— begin —
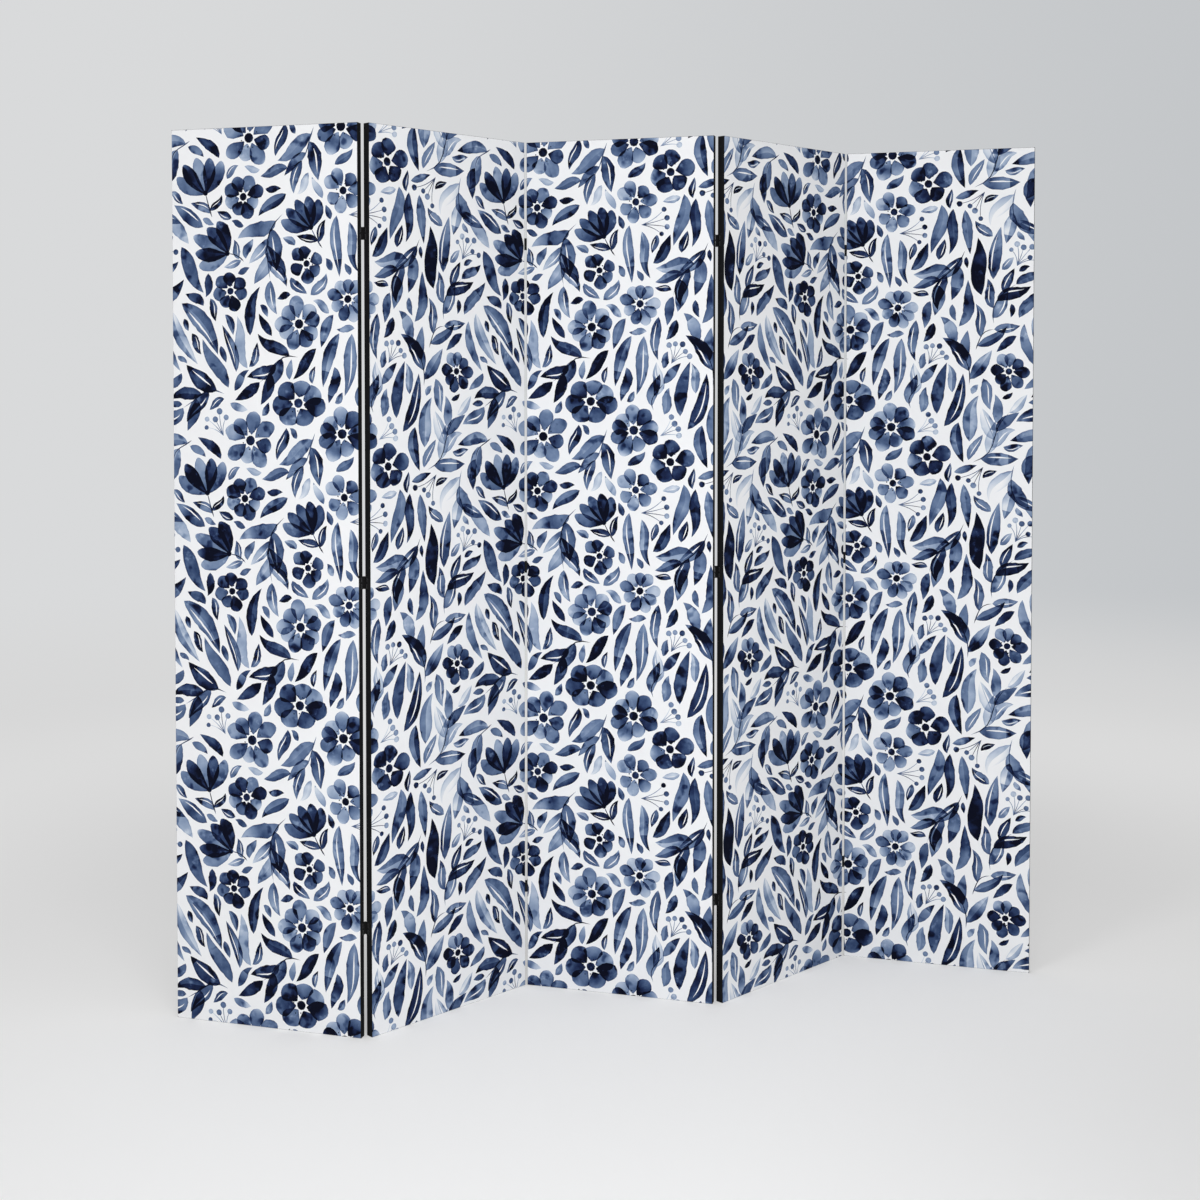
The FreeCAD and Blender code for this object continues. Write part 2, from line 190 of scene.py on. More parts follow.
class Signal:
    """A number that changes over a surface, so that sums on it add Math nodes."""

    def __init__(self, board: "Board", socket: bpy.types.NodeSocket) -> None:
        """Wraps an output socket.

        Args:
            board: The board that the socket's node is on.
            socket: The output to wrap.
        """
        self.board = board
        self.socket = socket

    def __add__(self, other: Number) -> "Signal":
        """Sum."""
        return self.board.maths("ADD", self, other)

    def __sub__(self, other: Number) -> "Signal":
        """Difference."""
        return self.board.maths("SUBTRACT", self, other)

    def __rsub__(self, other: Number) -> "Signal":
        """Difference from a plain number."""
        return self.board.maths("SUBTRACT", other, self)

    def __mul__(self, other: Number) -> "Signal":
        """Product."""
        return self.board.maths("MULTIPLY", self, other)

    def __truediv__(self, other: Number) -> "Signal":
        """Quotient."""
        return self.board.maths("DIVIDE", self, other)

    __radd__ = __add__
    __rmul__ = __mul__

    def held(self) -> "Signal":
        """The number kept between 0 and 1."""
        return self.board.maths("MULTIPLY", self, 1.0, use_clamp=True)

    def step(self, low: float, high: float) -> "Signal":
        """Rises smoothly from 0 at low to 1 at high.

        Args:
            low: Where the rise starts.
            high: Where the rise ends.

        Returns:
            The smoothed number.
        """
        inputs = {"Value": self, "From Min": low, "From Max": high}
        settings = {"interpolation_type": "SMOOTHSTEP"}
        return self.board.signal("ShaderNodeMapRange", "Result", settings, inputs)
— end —
● Written exercise
Without leaving anything out, quote all the data.

● Expected answer
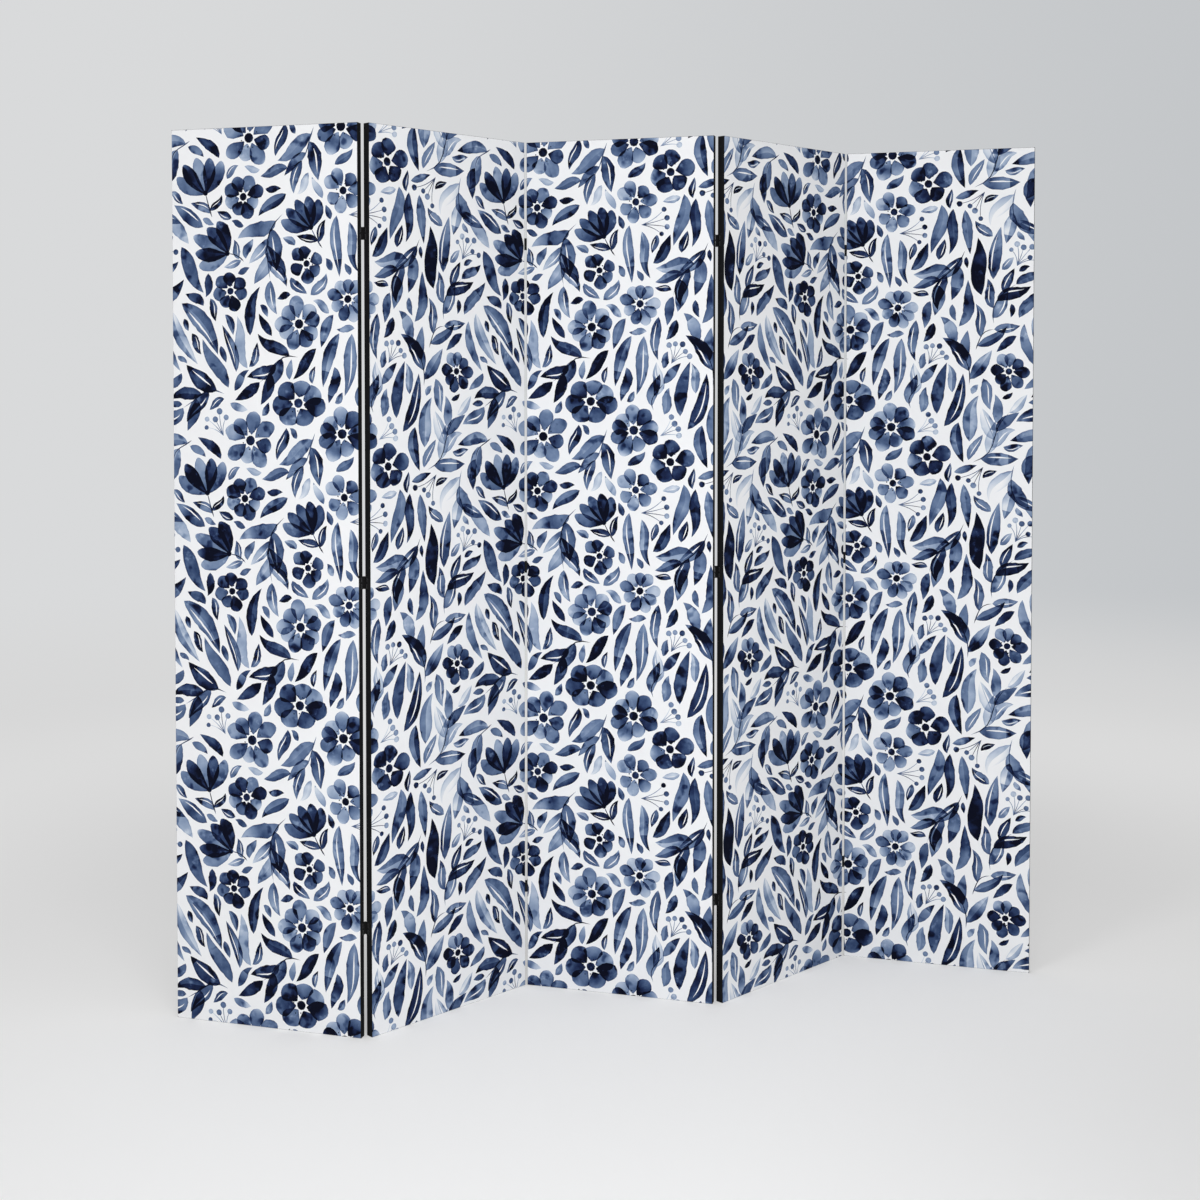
The FreeCAD and Blender code for this object continues. Write part 2, from line 190 of scene.py on. More parts follow.
class Signal:
    """A number that changes over a surface, so that sums on it add Math nodes."""

    def __init__(self, board: "Board", socket: bpy.types.NodeSocket) -> None:
        """Wraps an output socket.

        Args:
            board: The board that the socket's node is on.
            socket: The output to wrap.
        """
        self.board = board
        self.socket = socket

    def __add__(self, other: Number) -> "Signal":
        """Sum."""
        return self.board.maths("ADD", self, other)

    def __sub__(self, other: Number) -> "Signal":
        """Difference."""
        return self.board.maths("SUBTRACT", self, other)

    def __rsub__(self, other: Number) -> "Signal":
        """Difference from a plain number."""
        return self.board.maths("SUBTRACT", other, self)

    def __mul__(self, other: Number) -> "Signal":
        """Product."""
        return self.board.maths("MULTIPLY", self, other)

    def __truediv__(self, other: Number) -> "Signal":
        """Quotient."""
        return self.board.maths("DIVIDE", self, other)

    __radd__ = __add__
    __rmul__ = __mul__

    def held(self) -> "Signal":
        """The number kept between 0 and 1."""
        return self.board.maths("MULTIPLY", self, 1.0, use_clamp=True)

    def step(self, low: float, high: float) -> "Signal":
        """Rises smoothly from 0 at low to 1 at high.

        Args:
            low: Where the rise starts.
            high: Where the rise ends.

        Returns:
            The smoothed number.
        """
        inputs = {"Value": self, "From Min": low, "From Max": high}
        settings = {"interpolation_type": "SMOOTHSTEP"}
        return self.board.signal("ShaderNodeMapRange", "Result", settings, inputs)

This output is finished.